Furthermore, the US role in Afghanistan has increased in the last year despite the expressed long-term goal of winding down American personnel and handing off security to Afghan counterparts. SIGAR highlighted a “sharp increase in American air strikes in the last several months [indicating] US forces are taking a more active combat role.” SIGAR also estimates that once August deployment orders are fulfilled, those US forces will total approximately 14,000-15,000 military personnel in-country, not including civilians and contractors.

The increased US role is likely in response to the alarmingly high rate of casualties suffered by Afghan forces in the face of relentless Taliban offensives that have continued to capture and contest increasing amounts of territory across the country. These fatality rates, of course, are the same numbers that will no longer be made available to the public.

SIGAR’s quarterly report can be viewed in its entirety here.

 

Phil Hegseth is a social and digital media specialist at the Foundation for Defense of Democracies and a contributor to FDD’s Long War Journal.

10 Comments

  • anan says:

    This is driven by Afghan MoD, Afghan MoI, NDS desires to prevent “spies” from finding information about their forces. This is also why MoD and MoI aren’t always very responsive to phone calls, e-mails and requests for information.

    What have you found in your requests for information from MoD and MoI?

  • Steve Silverman says:

    Does anyone have a helpful answer and or thought to this question:
    After over a decade, and Billions of dollars, Afghanistan’s Government and Security Forces appear at least in the media to be fragile. Transparency obviously had very little effect. Why should we care about information classification?

  • Truthful James says:

    Given the failure ratio of the Afghan Security forces as documented in the public press, I can understand why the data is classified at least CYA

  • Rosario says:

    Not to worry about all this secrecy Phil, if history is any judge it will be very hard to “spin” facts when grieving families start getting their loved ones returned in boxes and bags.

  • anan says:

    Why do you think the ANA has low morale?

  • Ted Hitchcock says:

    Would we believe the numbers coming out of the Ministry of Defense if they reported them? In response to USFOR-Afganistan’s report of 54 districts under Taliban “control or influence” a/o Aug. ’17 (per SIGAR 10/31/17 Report to Congress), Ministry of Defense (MoD) spokesman, Dawlat Waziri, said:

    “We accept war in Afghanistan, but we cannot accept that more area has fallen to the enemy,” said Waziri, who added the centers of only nine districts of the country were under militants’ influence… . “Current year was a difficult year for Afghanistan and we accept it… but Afghan forces were 100 percent successful because they foiled the enemy’s plans,” he said. (Pajhwok News, 11/1/17).

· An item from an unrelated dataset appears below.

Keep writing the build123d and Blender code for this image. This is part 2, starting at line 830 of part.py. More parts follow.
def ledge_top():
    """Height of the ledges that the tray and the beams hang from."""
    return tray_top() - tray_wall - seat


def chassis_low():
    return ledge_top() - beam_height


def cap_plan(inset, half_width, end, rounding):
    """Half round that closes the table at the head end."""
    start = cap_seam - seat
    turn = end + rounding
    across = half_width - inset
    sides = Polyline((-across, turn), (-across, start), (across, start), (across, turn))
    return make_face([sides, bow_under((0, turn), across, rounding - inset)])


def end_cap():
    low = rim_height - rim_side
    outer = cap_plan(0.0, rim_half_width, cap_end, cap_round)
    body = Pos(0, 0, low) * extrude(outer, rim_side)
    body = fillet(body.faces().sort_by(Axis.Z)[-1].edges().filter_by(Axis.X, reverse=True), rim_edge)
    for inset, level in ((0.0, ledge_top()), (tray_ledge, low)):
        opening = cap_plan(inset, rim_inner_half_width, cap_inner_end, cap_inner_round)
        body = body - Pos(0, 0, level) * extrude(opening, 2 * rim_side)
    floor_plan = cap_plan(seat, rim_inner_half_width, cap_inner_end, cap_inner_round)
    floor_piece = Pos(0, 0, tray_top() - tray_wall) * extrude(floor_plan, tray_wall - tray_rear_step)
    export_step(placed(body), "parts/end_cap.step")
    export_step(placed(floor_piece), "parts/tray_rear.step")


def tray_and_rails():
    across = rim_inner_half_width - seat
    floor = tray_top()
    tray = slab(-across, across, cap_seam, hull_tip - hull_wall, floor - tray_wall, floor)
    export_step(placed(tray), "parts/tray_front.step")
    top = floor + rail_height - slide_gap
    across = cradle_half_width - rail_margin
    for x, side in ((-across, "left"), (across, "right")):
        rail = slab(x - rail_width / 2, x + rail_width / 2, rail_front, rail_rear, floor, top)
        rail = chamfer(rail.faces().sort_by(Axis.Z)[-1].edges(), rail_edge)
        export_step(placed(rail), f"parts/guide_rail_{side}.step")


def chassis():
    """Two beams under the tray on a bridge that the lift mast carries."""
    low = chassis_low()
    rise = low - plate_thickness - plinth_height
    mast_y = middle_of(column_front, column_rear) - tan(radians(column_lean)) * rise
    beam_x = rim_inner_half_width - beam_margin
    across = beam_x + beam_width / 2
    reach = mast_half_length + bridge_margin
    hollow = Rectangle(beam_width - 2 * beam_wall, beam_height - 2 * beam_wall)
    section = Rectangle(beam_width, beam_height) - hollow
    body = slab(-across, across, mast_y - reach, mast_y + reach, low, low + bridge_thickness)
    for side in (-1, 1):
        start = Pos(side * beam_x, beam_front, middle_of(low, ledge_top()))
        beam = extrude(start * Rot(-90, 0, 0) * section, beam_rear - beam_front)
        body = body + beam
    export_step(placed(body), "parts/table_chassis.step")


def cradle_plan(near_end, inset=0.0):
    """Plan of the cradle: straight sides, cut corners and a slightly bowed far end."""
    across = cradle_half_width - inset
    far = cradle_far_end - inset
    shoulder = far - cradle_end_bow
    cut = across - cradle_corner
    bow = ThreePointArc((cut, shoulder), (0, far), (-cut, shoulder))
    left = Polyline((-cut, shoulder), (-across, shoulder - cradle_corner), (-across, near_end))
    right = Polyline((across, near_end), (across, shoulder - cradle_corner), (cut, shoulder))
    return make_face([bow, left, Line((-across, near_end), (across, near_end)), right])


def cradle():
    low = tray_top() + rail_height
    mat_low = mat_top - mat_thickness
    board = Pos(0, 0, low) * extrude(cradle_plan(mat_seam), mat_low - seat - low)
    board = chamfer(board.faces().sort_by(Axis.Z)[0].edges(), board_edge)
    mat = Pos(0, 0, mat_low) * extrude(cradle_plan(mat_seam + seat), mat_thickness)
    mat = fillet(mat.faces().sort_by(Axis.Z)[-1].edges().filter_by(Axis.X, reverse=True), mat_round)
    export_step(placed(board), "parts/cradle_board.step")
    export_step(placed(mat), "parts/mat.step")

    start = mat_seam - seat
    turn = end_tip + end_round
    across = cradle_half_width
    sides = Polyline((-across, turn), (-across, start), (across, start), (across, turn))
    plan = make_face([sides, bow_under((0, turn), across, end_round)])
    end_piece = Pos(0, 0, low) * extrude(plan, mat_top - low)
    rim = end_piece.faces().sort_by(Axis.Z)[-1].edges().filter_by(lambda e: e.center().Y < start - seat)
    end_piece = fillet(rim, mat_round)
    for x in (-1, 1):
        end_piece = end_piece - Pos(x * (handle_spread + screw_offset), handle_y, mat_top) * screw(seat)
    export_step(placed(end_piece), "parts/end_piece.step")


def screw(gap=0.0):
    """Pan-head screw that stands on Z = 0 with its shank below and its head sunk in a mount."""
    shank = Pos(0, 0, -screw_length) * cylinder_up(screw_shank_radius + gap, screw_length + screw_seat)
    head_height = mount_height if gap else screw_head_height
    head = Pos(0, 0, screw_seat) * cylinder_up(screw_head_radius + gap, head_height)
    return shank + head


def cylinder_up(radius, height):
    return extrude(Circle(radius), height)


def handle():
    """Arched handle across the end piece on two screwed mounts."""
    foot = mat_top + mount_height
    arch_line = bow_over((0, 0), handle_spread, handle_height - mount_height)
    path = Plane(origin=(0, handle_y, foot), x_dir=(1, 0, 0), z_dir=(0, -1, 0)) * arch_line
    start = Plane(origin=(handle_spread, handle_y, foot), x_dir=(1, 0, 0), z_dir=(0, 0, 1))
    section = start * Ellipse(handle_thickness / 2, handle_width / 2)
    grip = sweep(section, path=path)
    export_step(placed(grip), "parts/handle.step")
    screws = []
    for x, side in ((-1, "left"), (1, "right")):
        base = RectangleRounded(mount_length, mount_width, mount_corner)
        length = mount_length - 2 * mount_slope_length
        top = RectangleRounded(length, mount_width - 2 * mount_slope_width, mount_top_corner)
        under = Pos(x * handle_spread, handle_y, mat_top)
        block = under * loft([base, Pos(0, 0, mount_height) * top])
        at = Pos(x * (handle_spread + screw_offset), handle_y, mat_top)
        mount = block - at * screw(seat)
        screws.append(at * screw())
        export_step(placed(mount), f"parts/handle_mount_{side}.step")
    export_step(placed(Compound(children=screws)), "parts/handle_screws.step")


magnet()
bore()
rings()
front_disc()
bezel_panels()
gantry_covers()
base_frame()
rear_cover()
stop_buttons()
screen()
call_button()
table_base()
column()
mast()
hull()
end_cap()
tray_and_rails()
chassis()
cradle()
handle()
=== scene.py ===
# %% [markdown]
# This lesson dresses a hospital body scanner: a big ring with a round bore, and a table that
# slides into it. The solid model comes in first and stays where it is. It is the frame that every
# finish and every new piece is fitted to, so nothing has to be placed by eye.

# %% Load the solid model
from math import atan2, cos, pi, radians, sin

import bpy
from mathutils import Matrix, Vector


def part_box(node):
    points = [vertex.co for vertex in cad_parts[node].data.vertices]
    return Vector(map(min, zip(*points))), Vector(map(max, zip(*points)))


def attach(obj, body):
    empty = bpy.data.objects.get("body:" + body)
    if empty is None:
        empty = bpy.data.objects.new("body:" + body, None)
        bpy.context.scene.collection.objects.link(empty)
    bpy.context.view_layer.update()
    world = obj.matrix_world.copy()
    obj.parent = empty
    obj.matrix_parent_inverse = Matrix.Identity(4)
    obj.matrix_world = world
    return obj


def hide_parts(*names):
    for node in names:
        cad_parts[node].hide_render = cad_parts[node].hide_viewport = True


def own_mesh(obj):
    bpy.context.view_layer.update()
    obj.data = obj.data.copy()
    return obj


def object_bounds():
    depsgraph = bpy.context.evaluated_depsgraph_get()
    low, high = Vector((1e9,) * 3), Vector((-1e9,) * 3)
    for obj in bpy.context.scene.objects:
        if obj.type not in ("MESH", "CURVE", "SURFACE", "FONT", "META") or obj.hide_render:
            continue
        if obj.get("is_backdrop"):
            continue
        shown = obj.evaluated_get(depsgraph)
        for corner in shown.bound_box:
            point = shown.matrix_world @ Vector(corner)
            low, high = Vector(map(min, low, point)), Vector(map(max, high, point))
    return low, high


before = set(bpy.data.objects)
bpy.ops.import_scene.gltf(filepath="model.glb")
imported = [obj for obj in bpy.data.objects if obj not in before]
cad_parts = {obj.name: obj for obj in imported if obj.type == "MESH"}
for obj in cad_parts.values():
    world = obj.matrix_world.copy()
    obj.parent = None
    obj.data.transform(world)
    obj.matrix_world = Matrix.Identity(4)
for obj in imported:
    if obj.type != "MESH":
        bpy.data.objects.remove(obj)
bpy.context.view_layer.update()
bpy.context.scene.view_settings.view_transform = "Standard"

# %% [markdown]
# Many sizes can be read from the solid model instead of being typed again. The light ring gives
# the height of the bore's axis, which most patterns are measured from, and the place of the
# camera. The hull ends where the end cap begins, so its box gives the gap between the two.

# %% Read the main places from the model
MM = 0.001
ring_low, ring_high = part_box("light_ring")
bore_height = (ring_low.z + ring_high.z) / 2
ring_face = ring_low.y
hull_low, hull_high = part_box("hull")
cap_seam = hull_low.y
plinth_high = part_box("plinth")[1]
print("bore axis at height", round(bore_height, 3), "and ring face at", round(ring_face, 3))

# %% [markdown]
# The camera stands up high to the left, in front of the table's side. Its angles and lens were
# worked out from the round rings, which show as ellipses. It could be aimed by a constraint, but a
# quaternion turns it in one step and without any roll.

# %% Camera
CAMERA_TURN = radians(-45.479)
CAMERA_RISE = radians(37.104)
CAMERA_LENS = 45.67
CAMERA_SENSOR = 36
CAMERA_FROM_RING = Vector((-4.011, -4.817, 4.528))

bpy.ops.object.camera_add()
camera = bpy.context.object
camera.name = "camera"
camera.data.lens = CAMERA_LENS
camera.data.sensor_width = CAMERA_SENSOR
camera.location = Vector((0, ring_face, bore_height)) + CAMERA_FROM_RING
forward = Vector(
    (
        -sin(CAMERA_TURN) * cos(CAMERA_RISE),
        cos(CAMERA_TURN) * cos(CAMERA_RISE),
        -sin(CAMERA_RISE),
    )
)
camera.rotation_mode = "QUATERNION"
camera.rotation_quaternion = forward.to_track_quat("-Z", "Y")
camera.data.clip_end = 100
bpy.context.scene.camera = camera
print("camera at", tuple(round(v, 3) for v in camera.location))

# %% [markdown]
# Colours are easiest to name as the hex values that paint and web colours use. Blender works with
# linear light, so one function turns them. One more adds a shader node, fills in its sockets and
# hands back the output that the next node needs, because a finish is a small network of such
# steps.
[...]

    They will admit nothing till we fly them off the embassy roof.

  • anan says:

    Rosario, it appears that the ANSF have suffered about 9 thousand KIA a year for the last 4 years. This appears to be sustainable for the Afghan public; and the more capable ANSF OOB now planned. The current strategy is designed to change the momentum of the war over 5 to 10 years.

    So far ANSF casualties have not prevented ANSF recruitment.

    Are the current high level of Taliban casualties sustainable for the Taliban over the long run?

  • John Dapper says:

    Secrecy probably helps in the long run. Failure of the Afghan Security forces is partly the culture. Afghan on both sides come from hundreds of years of guerrilla warfare. They attack with great bravery when they outnumber their foes, but fade away in the face of real opposition.

  • Martin says:

    The conflict needs more professional western troops with less restrictive rules of engagement. Any Afghan force should follow the British model from India and only be recruited from reliable and trustworthy groups or tribes who have motivation and reason to fight. A politically correct army can’t win the war there.

  • Martin says:

    After digging on the net I see the best Afghan forces are their special commando battalions; and there are plans increase their number dramatically. If victory with Afghan forces is possible, it would seem to lie in this program.